In summary, Pg had an independent influence on the occurrence of AMI and the severity of CHD. It could affect the development of CHD through direct invasion and triggering systemic inflammatory reactions. Although there is insufficient evidence to clarify the potential benefits of periodontal treatment for secondary prevention of CVD [5, 30], PD is widespread, and some studies suggest that it may be a changeable risk factor for CVD. Therefore, we should pay attention to the periodontal health of patients with CVD and take appropriate preventive and therapeutic measures. In fact, when clinicians are faced with patients with AMI, it is difficult to obtain detailed periodontal test data for patients at the first time, such as the number of retained teeth, bleeding on probing, and so on. However, determining whether patients are infected with related pathogenic bacteria and the level of related inflammatory mediators may play a guiding role in further clinical interventions.

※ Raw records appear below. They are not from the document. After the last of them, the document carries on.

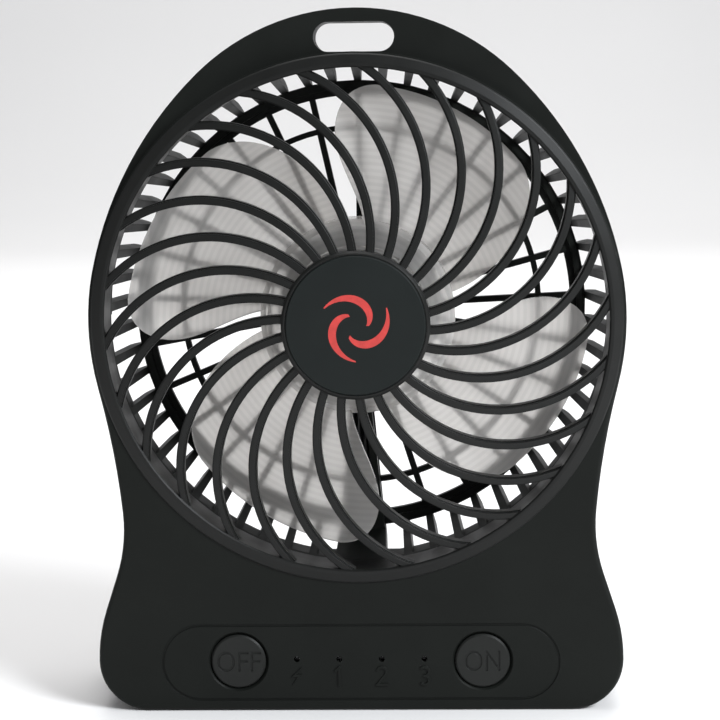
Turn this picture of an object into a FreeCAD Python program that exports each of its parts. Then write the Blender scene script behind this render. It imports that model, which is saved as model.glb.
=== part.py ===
import FreeCAD, Part
import math
import os

# A rechargeable desk fan that stands on its own base.
# Millimetres. +Z is up, the fan blows towards -Y, and the origin is on the
# ground below the middle of the object.

# ---- driving dimensions: the whole object ----
total_height = 142.6
half_width = 54.0           # at the height of the fan's axis
axis_z = 80.3
front_y = -19.4             # face of the badge, the foremost point
back_y = 19.4               # back of the rear lattice
ring_y = -14.5              # foremost edge of the grille's rim
panel_y = -13.5             # face of the front cover
parting_y = -3.5            # the two covers meet here
wall = 1.8

# ---- outline of the covers, seen from the front ----
base_half_width = 53.8
base_corner_r = 10.5
base_side_r = 33.8
waist_half_width = 48.0
waist_z = 38.8
waist_r = 33.0
flank_join_deg = 14.0       # where the ring's outline runs into the flank, below the axis
shoulder_join_deg = 11.5    # where it runs into the shoulder, above the axis
shoulder_flatter = 20.3     # the shoulder's radius is this much more than the ring's
edge_round = 1.0

# ---- handle ----
handle_front_slope = 0.082
handle_back_y = 6.0
handle_back_slope = 0.074
slot_length = 16.1
slot_height = 5.9
slot_z = 136.9

# ---- front grille ----
opening_r = 50.5
rim_r = 53.3
skirt_r = 51.6
skirt_back_y = -4.2
seat_r = 51.9
bar_count = 26
bar_arc_r = 28.6
bar_arc_centre_r = 30.9
bar_arc_centre_deg = 62.4
bar_ridge_width = 1.15
bar_body_width = 1.75
bar_ridge_depth = 0.8
bar_depth = 3.0
dome_rim_y = -14.1
dome_hub_y = -18.5
hub_r = 14.8
badge_r = 13.9
lug_count = 3
lug_deg = 9.0
twist_deg = 12.0

# ---- rear cover ----
cage_front_inner_r = 51.2
cage_back_inner_r = 48.0
cage_back_outer_r = 50.6
lattice_y = 17.3
lattice_ring_inner_r = 45.1
thin_ring_r = 38.3
thin_ring_width = 1.2
spoke_pitch_deg = 12.5
spoke_pairs = 14
spoke_width = 1.3
fin_pitch_deg = 6.25
fin_pairs = 28
slot_width = 3.75
slot_front_y = -1.9
slot_back_y = 17.0
slot_rear_inner_r = 48.2    # the slots run round the rear corner to this radius
housing_back_y = 9.5
housing_top_z = 65.0
base_box_z = 26.5
base_back_y = 18.6
boss_disc_r = 17.5

# ---- motor ----
cup_outer_r = 14.6
cup_inner_r = 12.4
cup_front_y = 1.0
cup_plate = 1.5
can_r = 12.2
can_back_y = 15.4
shaft_r = 1.0

# ---- impeller ----
blade_count = 4
blade_tip_r = 47.3
impeller_hub_r = 20.0
hub_front_y = -4.5
hub_back_y = 7.5
hub_wall = 1.5
blade_thickness = 1.25
blade_front_y = -6.0
blade_back_y = 8.6

# ---- control panel ----
panel_z = 10.3
panel_length = 81.6
panel_height = 16.1
panel_groove = 0.5
button_x = 25.0
button_z = 10.5
button_r = 5.6
button_hole_r = 5.8
button_bevel_r = 6.3
light_pitch = 8.72
light_z = 10.9
light_hole_r = 0.6
mark_z = 7.4
mark_size = 3.7
mark_height = 0.3
letter_pen = 0.45

# ---- electronics and battery ----
board_front_y = -7.7
board_thickness = 1.2
board_half_length = 42.0
board_low_z = 3.0
board_high_z = 16.5
switch_front_gap = 0.5      # how far a button can be pressed
socket_mouth_x = 50.6
socket_length = 6.0
socket_z = 19.4
socket_half = 3.9
socket_front_y = -6.7
socket_back_y = -3.9
cell_r = 9.2
cell_length = 65.0
cell_y = 7.4
cell_z = 12.6
door_half_length = 33.7
door_low_z = 4.3
door_high_z = 22.3

Y_AXIS = FreeCAD.Vector(0, 1, 0)
ORIGIN = FreeCAD.Vector(0, 0, 0)


# ---------------------------------------------------------------- helpers
def vec(x, y, z):
    return FreeCAD.Vector(x, y, z)


def box(x0, x1, y0, y1, z0, z1):
    return Part.makeBox(x1 - x0, y1 - y0, z1 - z0, vec(x0, y0, z0))


def rod(radius, y0, y1, x=0.0, z=0.0):
    """A round bar along Y."""
    return Part.makeCylinder(radius, y1 - y0, vec(x, y0, z), Y_AXIS)


def tube(outer, inner, y0, y1, x=0.0, z=0.0):
    return rod(outer, y0, y1, x, z).cut(rod(inner, y0 - 1, y1 + 1, x, z))


def cone(r0, r1, y0, y1, x=0.0, z=0.0):
    return Part.makeCone(r0, r1, y1 - y0, vec(x, y0, z), Y_AXIS)


def turned(points):
    """Turn a closed (radius, y) profile about the Y axis."""
    corners = [vec(r, y, 0) for r, y in points]
    face = Part.Face(Part.makePolygon(corners + corners[:1]))
    return face.revolve(ORIGIN, Y_AXIS, 360)


def spun(shape, degrees):
    """A copy turned about the fan axis, anticlockwise as seen from the front."""
    copy = shape.copy()
    copy.rotate(ORIGIN, vec(0, -1, 0), degrees)
    return copy


def moved(shape, x=0.0, y=0.0, z=0.0):
    copy = shape.copy()
    copy.translate(vec(x, y, z))
    return copy


def polar(radius, degrees, y=0.0):
    angle = math.radians(degrees)
    return vec(radius * math.cos(angle), y, radius * math.sin(angle))


def prism(wire, y0, y1):
    """Extrude a wire that lies in the plane y = 0."""
    solid = Part.Face(wire).extrude(vec(0, y1 - y0, 0))
    return moved(solid, y=y0)


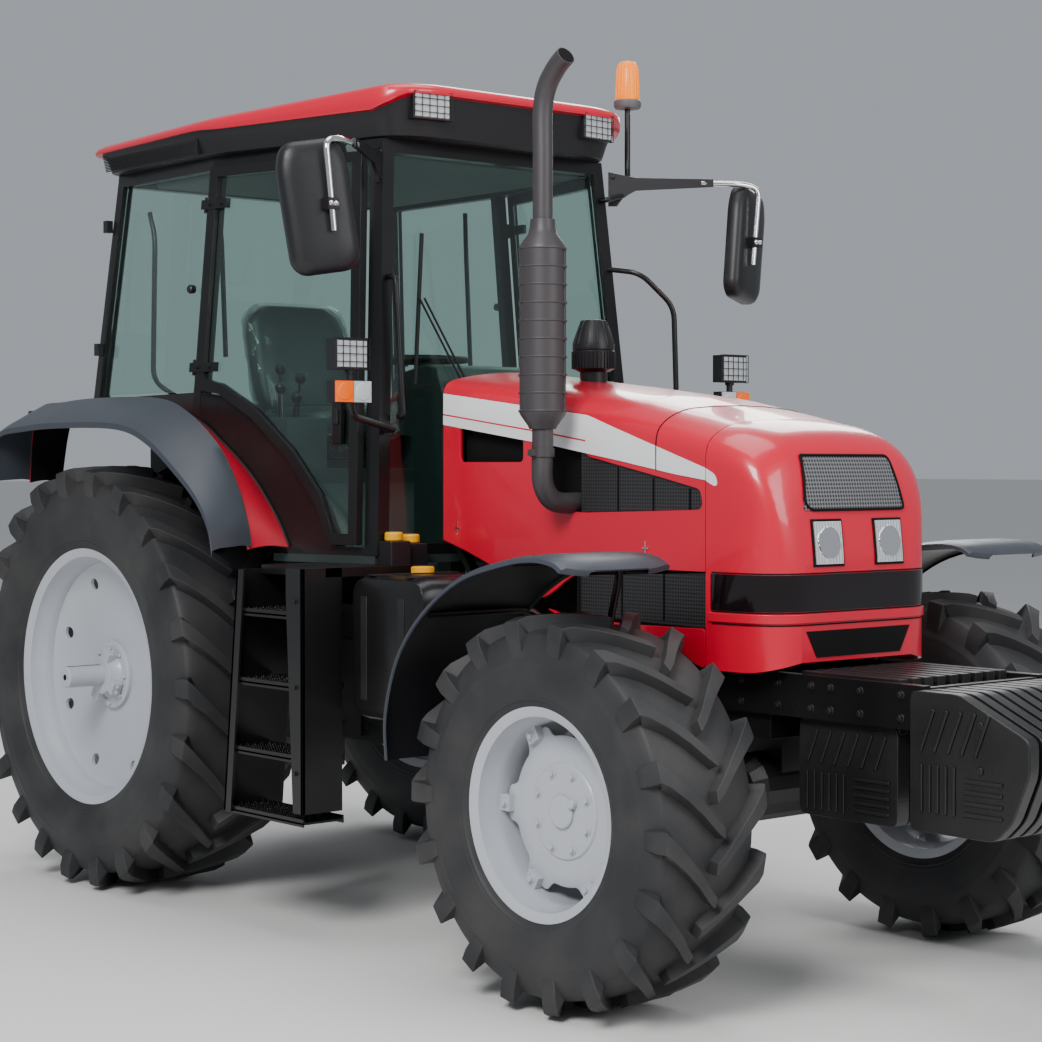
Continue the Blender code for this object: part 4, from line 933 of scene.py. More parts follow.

There were some limitations in this study. First, this was a cross-sectional, single-center study with relatively small sample size. Therefore, it could not determine the causality between Pg and AMI. Second, other inflammatory processes might coexist in AMI patients. Third, due to the sample size, the effect of Pg on inflammatory molecular levels in non-CHD patients was not investigated. Finally, the present study results showed no significant difference in Pg DNA positivity in the oral cavity between the two groups [209 cases (55%) vs. 34 cases (44%), p > 0.05], which contradicted previous study results [31, 32]. This may be explained by the use of a specific and possibly less efficient oral sampling method. In addition, periodontal diagnosis was not performed in the study. Therefore, there may be some bias in the results and further study is needed.

Conclusion

PD pathogen invasion and colonization in the circulatory system was one of the risk factors of first-time AMI and was related to the severity of coronary artery lesions. The systemic inflammation was more evident in AMI patients with Pg positivity in the circulatory system, which may suggest a potential inflammatory link between PD and AMI. Two conclusions can be drawn from the present study. First, Pg positivity in the circulatory system was significantly and positively correlated with AMI. Second, Pg promoted systemic inflammation response. Future multicenter, prospective, and randomized clinical trials are necessary to determine whether the treatment of PD and removal of its pathogenic bacteria can help prevent the occurrence or recurrence of CVD.